* **Provided material**:
━━━

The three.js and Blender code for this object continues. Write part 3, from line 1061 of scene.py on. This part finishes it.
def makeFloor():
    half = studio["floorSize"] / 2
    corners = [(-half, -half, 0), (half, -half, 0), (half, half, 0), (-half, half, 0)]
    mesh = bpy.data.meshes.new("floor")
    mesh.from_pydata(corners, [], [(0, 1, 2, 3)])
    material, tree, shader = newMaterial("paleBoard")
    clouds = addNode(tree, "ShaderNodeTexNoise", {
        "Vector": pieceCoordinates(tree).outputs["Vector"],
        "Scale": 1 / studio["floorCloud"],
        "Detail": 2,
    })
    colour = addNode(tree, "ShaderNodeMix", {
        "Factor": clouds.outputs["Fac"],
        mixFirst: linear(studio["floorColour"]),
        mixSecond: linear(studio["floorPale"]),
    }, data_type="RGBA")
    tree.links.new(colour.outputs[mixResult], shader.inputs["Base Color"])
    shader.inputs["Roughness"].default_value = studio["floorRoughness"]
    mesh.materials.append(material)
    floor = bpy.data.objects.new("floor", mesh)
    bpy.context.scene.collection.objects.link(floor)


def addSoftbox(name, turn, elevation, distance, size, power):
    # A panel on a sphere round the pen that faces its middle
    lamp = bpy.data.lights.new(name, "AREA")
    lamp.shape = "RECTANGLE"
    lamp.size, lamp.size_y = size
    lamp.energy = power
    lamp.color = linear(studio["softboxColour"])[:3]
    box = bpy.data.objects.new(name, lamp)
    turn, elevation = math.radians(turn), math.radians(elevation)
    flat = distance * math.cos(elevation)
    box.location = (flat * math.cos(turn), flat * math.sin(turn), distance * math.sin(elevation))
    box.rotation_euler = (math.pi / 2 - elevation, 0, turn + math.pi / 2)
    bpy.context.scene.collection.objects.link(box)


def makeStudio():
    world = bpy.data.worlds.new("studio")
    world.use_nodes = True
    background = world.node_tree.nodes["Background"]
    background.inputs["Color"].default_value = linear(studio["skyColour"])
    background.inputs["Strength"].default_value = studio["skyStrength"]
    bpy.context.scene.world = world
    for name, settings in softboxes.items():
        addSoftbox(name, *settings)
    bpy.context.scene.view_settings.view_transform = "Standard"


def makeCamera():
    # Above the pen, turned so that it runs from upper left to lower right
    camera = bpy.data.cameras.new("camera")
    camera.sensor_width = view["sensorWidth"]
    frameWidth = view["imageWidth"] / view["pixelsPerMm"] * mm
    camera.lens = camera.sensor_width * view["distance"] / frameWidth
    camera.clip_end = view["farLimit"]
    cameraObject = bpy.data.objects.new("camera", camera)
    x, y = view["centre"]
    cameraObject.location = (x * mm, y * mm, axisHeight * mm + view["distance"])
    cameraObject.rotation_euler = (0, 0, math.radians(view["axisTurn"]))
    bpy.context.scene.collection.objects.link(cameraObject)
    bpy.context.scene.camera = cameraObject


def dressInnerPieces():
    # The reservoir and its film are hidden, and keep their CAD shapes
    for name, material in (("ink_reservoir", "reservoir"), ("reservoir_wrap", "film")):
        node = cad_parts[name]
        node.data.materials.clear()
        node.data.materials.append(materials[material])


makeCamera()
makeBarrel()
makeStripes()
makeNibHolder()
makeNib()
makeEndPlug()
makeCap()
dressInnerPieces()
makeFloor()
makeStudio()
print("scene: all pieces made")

━━━

* **Task directions**: Your answer should be exactly the lines of the data above, from the first through the line containing "bpy.context.scene.collection.objects.link(box)".

* **Task answer**:
The three.js and Blender code for this object continues. Write part 3, from line 1061 of scene.py on. This part finishes it.
def makeFloor():
    half = studio["floorSize"] / 2
    corners = [(-half, -half, 0), (half, -half, 0), (half, half, 0), (-half, half, 0)]
    mesh = bpy.data.meshes.new("floor")
    mesh.from_pydata(corners, [], [(0, 1, 2, 3)])
    material, tree, shader = newMaterial("paleBoard")
    clouds = addNode(tree, "ShaderNodeTexNoise", {
        "Vector": pieceCoordinates(tree).outputs["Vector"],
        "Scale": 1 / studio["floorCloud"],
        "Detail": 2,
    })
    colour = addNode(tree, "ShaderNodeMix", {
        "Factor": clouds.outputs["Fac"],
        mixFirst: linear(studio["floorColour"]),
        mixSecond: linear(studio["floorPale"]),
    }, data_type="RGBA")
    tree.links.new(colour.outputs[mixResult], shader.inputs["Base Color"])
    shader.inputs["Roughness"].default_value = studio["floorRoughness"]
    mesh.materials.append(material)
    floor = bpy.data.objects.new("floor", mesh)
    bpy.context.scene.collection.objects.link(floor)


def addSoftbox(name, turn, elevation, distance, size, power):
    # A panel on a sphere round the pen that faces its middle
    lamp = bpy.data.lights.new(name, "AREA")
    lamp.shape = "RECTANGLE"
    lamp.size, lamp.size_y = size
    lamp.energy = power
    lamp.color = linear(studio["softboxColour"])[:3]
    box = bpy.data.objects.new(name, lamp)
    turn, elevation = math.radians(turn), math.radians(elevation)
    flat = distance * math.cos(elevation)
    box.location = (flat * math.cos(turn), flat * math.sin(turn), distance * math.sin(elevation))
    box.rotation_euler = (math.pi / 2 - elevation, 0, turn + math.pi / 2)
    bpy.context.scene.collection.objects.link(box)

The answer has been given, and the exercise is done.